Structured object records

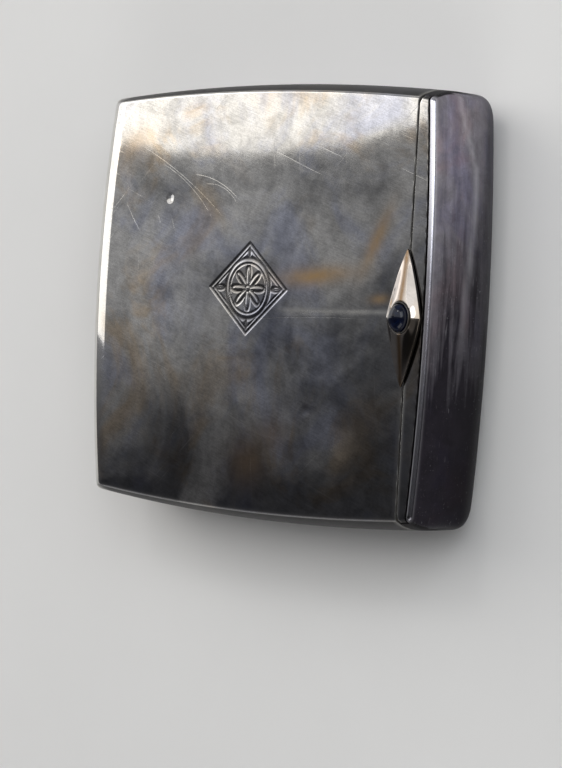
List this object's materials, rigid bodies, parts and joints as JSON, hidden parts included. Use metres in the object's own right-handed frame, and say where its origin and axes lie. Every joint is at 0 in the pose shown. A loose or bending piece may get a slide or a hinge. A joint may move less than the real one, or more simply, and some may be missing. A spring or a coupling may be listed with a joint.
{
  "type": "cigarette case",
  "caption": "Book-type metal pocket case with bowed sides, a rolled hinge spine, a fixed ledge and a cabochon thumbpiece on its hinged lid.",
  "frame": {"origin": "centre of the flat back that the closed case lies on", "axes": "+Z out of the front face, +X towards the thumbpiece, +Y along the hinge"},
  "size_m": [0.0943, 0.0844, 0.0255],
  "materials": {
    "silver": "tarnished silver with fine wear",
    "bright_silver": "bright polished silver",
    "gilt": "gilt inside, satin",
    "steel": "spring steel",
    "stone": "dark blue polished cabochon",
    "elastic": "woven elastic"
  },
  "bodies": {
    "base": {"base_shell": "silver", "front_ledge": "silver", "bezel_top": "gilt", "bezel_bottom": "gilt", "base_hinge_bearer": "gilt", "base_knuckle_1": "silver", "base_knuckle_2": "silver", "base_knuckle_3": "silver", "base_knuckle_4": "silver", "hinge_pin": "steel", "catch_spring": "steel", "spring_rivet_top": "steel", "spring_rivet_bottom": "steel", "retaining_band": "elastic", "band_staple_hinge_side": "gilt", "band_staple_end_side": "gilt"},
    "lid": {"lid_shell": "silver", "lid_lip": "gilt", "lid_hinge_bearer": "gilt", "lid_knuckle_1": "silver", "lid_knuckle_2": "silver", "lid_knuckle_3": "silver", "thumbpiece": "bright_silver", "stone_collet": "bright_silver", "cabochon": "stone"}
  },
  "joints": [
    {"name": "lid_hinge", "type": "hinge", "parent": "base", "child": "lid", "pos_m": [-0.04632, 0, 0.0138], "axis": [0, -1, 0], "range_deg": [0, 130]}
  ]
}
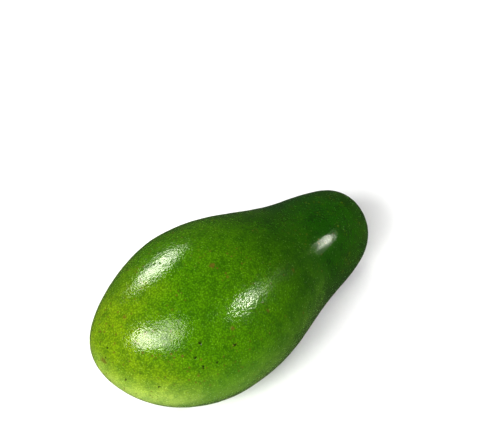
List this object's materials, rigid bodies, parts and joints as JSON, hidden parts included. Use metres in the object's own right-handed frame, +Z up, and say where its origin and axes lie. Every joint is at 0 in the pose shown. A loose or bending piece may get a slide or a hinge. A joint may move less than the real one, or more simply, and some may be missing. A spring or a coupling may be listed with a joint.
{
  "type": "avocado",
  "caption": "Whole green avocado, pear-shaped with a narrower neck, lying on its side on a small flat spot, with a short stub of stem in its stem end. Fresh fruit for kitchen and food scenes.",
  "frame": {"origin": "middle of the small flat spot that the fruit rests on", "axes": "+Z up from the surface it lies on, +X level towards the stem end, +Y level across the fruit"},
  "size_m": [0.1365, 0.0699, 0.0684],
  "materials": {
    "skin": "waxy green peel with fine pale speckles and a soft gloss",
    "stem": "dry broken stem, ochre sides and a brown face"
  },
  "bodies": {
    "root": {"fruit": "skin", "stem_stub": "stem"}
  },
  "joints": []
}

* [Prompt]: Copy out each line in the listing that has the word "slide".

* [Reply to the task]:
List this object's materials, rigid bodies, parts and joints as JSON, hidden parts included. Use metres in the object's own right-handed frame, and say where its origin and axes lie. Every joint is at 0 in the pose shown. A loose or bending piece may get a slide or a hinge. A joint may move less than the real one, or more simply, and some may be missing. A spring or a coupling may be listed with a joint.
List this object's materials, rigid bodies, parts and joints as JSON, hidden parts included. Use metres in the object's own right-handed frame, +Z up, and say where its origin and axes lie. Every joint is at 0 in the pose shown. A loose or bending piece may get a slide or a hinge. A joint may move less than the real one, or more simply, and some may be missing. A spring or a coupling may be listed with a joint.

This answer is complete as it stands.